What does all of this mean for Canada? Why should infrastructure policy matter in the upcoming federal election?
Canadians should be encouraged that the federal, provincial and territorial governments have made unprecedented financial commitments, totalling nearly $700-billion over the next decade. Where these commitments are converted to delivered projects, they have paid immediate dividends in terms of public support. A poll by Mainstreet Research shows that 56 per cent of Canadians approve of these infrastructure investments. To maintain this level of support, Canadian politicians will need to go beyond the political commitments and establish a consistent pipeline of projects with a timely delivery schedule.
While the efforts of Canadian governments are laudable, this should not be reason for complacency. Building critical infrastructure should not be just governments’ responsibility. The private sector must play an enabling role through investment, expertise and corporate leadership. New research by Ivey Business School’s Lawrence National Centre, titled Moving Canada’s Economic Infrastructure Forward, finds that successful infrastructure investments will require both business leaders and public decision-makers to overcome six major risks: political and regulatory; governance; funding and financing; industry capacity; innovation and technology; and environmental sustainability and climate change.
As political leaders unveil their policy platforms, there are three critically important issues that they (and the voters) should consider in realizing Canada’s future infrastructure:
(1) Investing in strategic transformational projects: All infrastructure investment does not generate the same level of economic and social benefits. Any national plan must strike a balance between “maintenance infrastructure” – refurbishing, rebuilding or extending the life of existing infrastructure – and “strategic, transformational infrastructure” that creates new opportunities, drives productivity and enhances overall economic competitiveness. The Windsor-Detroit International Bridge, the Trans-Mountain Pipeline Extension and Vancouver’s Canada Line fall into this latter category.
Looking ahead, priority should go to expanding capacity at our tidewater and freshwater ports, building new transit and rail projects, implementing and leveraging digital technologies including 5G networks, and developing resilient infrastructure with the capacity to cope with and mitigate climate change impacts.
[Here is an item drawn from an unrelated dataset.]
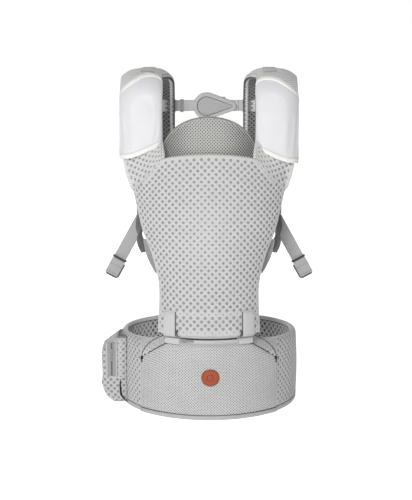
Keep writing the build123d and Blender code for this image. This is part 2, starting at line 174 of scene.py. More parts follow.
# ---- meshes ----
def make(name, points, faces, body, slot, materials, uvs=None, face_materials=None, smooth=True):
    """A mesh piece from points in mm, which rides on a body."""
    mesh = bpy.data.meshes.new(name)
    mesh.from_pydata((np.asarray(points) * MM).tolist(), [], [tuple(map(int, f)) for f in faces])
    if uvs is not None:
        layer = mesh.uv_layers.new(name="mm")
        loops = np.empty(len(mesh.loops), int)
        mesh.loops.foreach_get("vertex_index", loops)
        layer.data.foreach_set("uv", (np.asarray(uvs, float)[loops] / 10).astype(np.float32).ravel())
    piece = bpy.data.objects.new(name, mesh)
    bpy.context.scene.collection.objects.link(piece)
    for material in materials if isinstance(materials, (list, tuple)) else [materials]:
        mesh.materials.append(material)
    if face_materials is not None:
        mesh.polygons.foreach_set("material_index", np.asarray(face_materials, np.int32))
    mesh.polygons.foreach_set("use_smooth", np.full(len(mesh.polygons), smooth))
    mesh.validate()
    mesh.update()
    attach(piece, body)
    return piece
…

(2) Educating Canadians about user pay approaches: Canadians are oddly inconsistent in accepting the need to pay for the infrastructure we use. We accept airport fees, environmental fees and transit fares, but often reject “user pay” for new infrastructure initiatives. For example, Montreal’s new Champlain Bridge was designed as a toll bridge, but an 11th-hour political decision transferred the financial burden on to the tax base. Understandably, politicians loathe to draw the ire of citizens who feel overtaxed. Ontario’s experience with divesting the Highway 407 electronic toll road is cited as a caution. But postponing the debate over how to pay for infrastructure will shape and limit the scale and pace of future infrastructure initiatives, as governments struggle with fiscal constraints, economic uncertainty and populist politics.
(3) Better governance for project prioritization and selection: Project selection, funding and timing have been a source of contention between the federal government and the provinces and territories for many years. At July’s Council of the Federation meeting, premiers voiced their growing dissatisfaction with the current federal infrastructure funding process. Such disagreements are counterproductive and could be avoided. Jurisdictions such as Australia offer some important lessons for Canada in this area, where independent expert bodies provide non-partisan advice on the merits of various infrastructure projects and develop an inventory of ready-to-go infrastructure opportunities.
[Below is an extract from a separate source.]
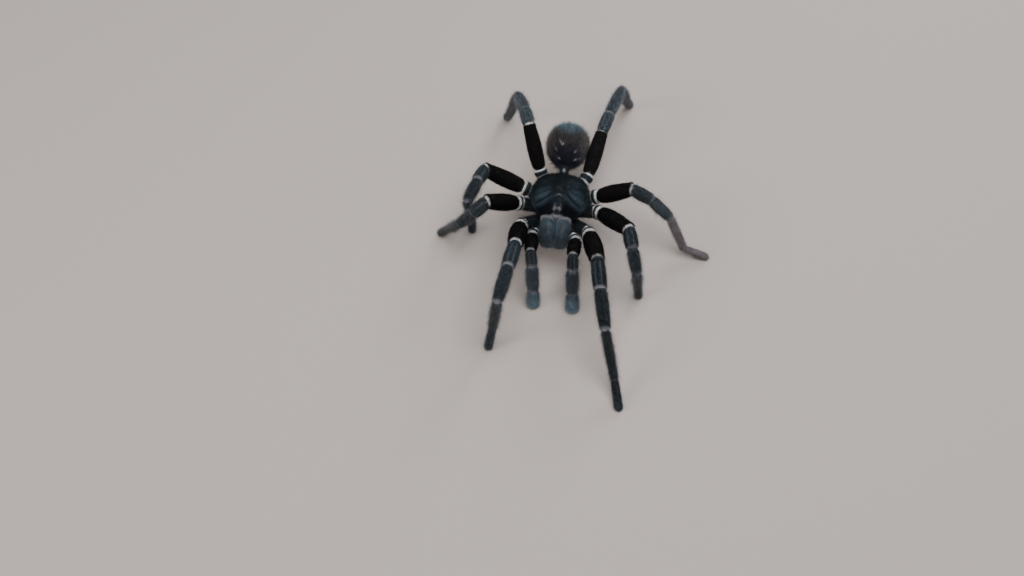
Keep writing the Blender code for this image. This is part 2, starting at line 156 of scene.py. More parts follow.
def superellipse(x, y):
    """How far out x, y lies on the plate's squared ellipse, before the front is drawn in."""
    power = np.where(y < 0, FRONT_SQUARENESS, REAR_SQUARENESS)
    length = np.where(y < 0, CARAPACE_FRONT, CARAPACE_REAR)
    return (np.abs(x / (CARAPACE_WIDTH / 2)) ** power + np.abs(y / length) ** power) ** (1 / power)


def front_taper(y):
    return 1 - CARAPACE_FRONT_NARROWING * ramp(0.1, 1.0, -y / CARAPACE_FRONT)


def carapace_outline(angle, scale=1.0):
    """A shield: a squared ellipse, straight and drawn in at the front."""
    x, y = np.cos(angle), np.sin(angle)
    radius = scale / superellipse(x, y)
    y = y * radius
    return x * radius * front_taper(y / scale), y


def ramp(low, high, value):
    """0 up to low and 1 from high on, smooth between."""
    t = np.clip((value - low) / (high - low), 0, 1)
    return t * t * (3 - 2 * t)


def place_of_body():
    """Where the frame holds the body's origin over the floor, from the carapace's own box."""
    x, y = carapace_outline(np.linspace(0, math.tau, 33)[:-1])
    rim = np.stack([x, y, np.full_like(x, 0.1 * MM)], 1) @ TURN.T
    low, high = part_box("carapace")
    return np.array(((low.x + high.x) / 2, high.y - rim[:, 1].max(), BODY_HEIGHT))


PLACE = place_of_body()


def in_body(points):
    """Points of the body's frame, where the standing model has them."""
    return np.asarray(points, float) @ TURN.T + PLACE


# ---- Small tools ----
def unit(v):
    return v / np.maximum(np.linalg.norm(v, axis=-1, keepdims=True), 1e-12)


def bell(x):
    return np.exp(-x * x)


def curve(stations, values, x):
    """A smooth curve through a few stations, read at x; values may have several columns."""
    stations = np.asarray(stations, float)
    values = np.asarray(values, float)
    slope = np.gradient(values, stations, axis=0)
    i = np.clip(np.searchsorted(stations, x, "right") - 1, 0, len(stations) - 2)
    h = stations[i + 1] - stations[i]
    t = (x - stations[i]) / h
    if values.ndim > 1:
        h, t = h[:, None], t[:, None]
    a = (2 * t**3 - 3 * t**2 + 1) * values[i] + (t**3 - 2 * t**2 + t) * h * slope[i]
    return a + (3 * t**2 - 2 * t**3) * values[i + 1] + (t**3 - t**2) * h * slope[i + 1]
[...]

By international standards, Canada’s infrastructure performance today is rather mediocre. This is surprising, since Canada has an excellent network of leading and talented engineering, design, financing and construction firms and sophisticated government-infrastructure-building agencies, as well as being recognized as a global leader in well-designed, well-executed public-private partnerships (P3s). Collectively, these assets have the potential to advance Canada’s reputation and performance to the top tier globally and could generate significant export opportunities for infrastructure expertise, including creating jobs at home. Canadians should seek leaders who will pave the way to this aspirational but realizable vision.